● **Supplied data**:
..........

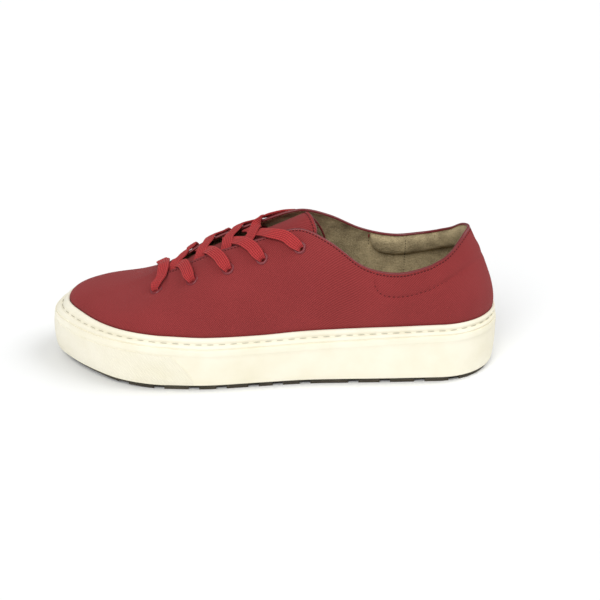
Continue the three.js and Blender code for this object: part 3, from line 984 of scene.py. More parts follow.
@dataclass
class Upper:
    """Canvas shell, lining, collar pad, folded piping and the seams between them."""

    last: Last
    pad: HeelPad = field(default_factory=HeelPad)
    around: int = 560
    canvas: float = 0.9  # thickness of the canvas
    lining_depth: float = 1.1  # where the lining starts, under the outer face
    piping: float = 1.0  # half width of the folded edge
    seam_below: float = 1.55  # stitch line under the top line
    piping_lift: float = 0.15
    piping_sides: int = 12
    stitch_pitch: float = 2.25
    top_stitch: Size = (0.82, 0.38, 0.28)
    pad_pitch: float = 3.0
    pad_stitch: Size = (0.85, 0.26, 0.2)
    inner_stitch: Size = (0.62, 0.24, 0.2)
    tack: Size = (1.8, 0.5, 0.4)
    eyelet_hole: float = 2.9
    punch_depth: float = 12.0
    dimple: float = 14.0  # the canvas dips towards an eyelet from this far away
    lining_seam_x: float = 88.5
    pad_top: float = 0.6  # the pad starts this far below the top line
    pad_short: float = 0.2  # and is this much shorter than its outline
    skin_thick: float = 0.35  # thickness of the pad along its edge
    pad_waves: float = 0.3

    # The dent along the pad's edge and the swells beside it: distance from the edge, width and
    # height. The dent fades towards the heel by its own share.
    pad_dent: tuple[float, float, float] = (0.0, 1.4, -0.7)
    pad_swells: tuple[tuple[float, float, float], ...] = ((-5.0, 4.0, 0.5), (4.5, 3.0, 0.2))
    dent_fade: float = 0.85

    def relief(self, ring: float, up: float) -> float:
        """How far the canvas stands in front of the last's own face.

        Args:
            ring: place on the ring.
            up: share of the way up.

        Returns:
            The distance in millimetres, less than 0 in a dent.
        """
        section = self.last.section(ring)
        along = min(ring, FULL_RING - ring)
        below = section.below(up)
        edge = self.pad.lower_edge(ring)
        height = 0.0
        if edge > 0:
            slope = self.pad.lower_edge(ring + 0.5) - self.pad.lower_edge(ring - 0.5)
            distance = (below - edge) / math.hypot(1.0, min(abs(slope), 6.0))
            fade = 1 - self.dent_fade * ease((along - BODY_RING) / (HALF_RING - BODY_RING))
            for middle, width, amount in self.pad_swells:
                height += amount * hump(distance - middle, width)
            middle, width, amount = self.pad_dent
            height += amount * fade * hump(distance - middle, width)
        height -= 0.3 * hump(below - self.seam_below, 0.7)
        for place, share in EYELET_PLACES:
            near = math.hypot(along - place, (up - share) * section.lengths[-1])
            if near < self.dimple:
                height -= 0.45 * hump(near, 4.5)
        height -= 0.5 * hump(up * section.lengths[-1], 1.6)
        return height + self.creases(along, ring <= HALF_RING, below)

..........

● **Required work**:
Copy out only the lines running from the beginning of the data to the line with "shell, lining, collar", both ends included.

● **In response**:
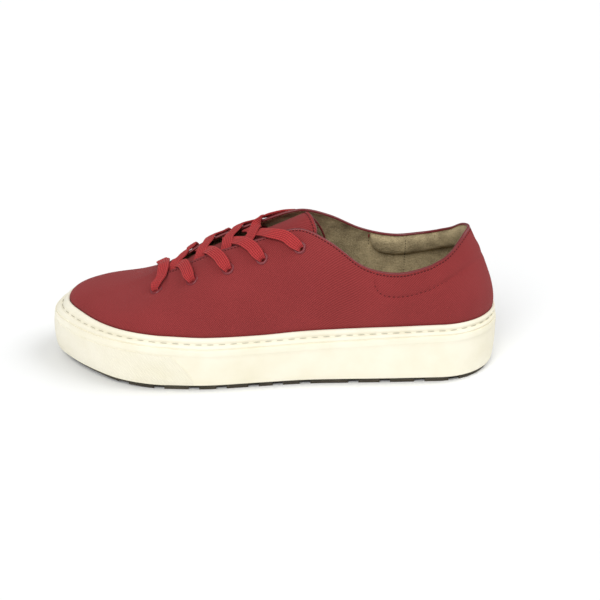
Continue the three.js and Blender code for this object: part 3, from line 984 of scene.py. More parts follow.
@dataclass
class Upper:
    """Canvas shell, lining, collar pad, folded piping and the seams between them."""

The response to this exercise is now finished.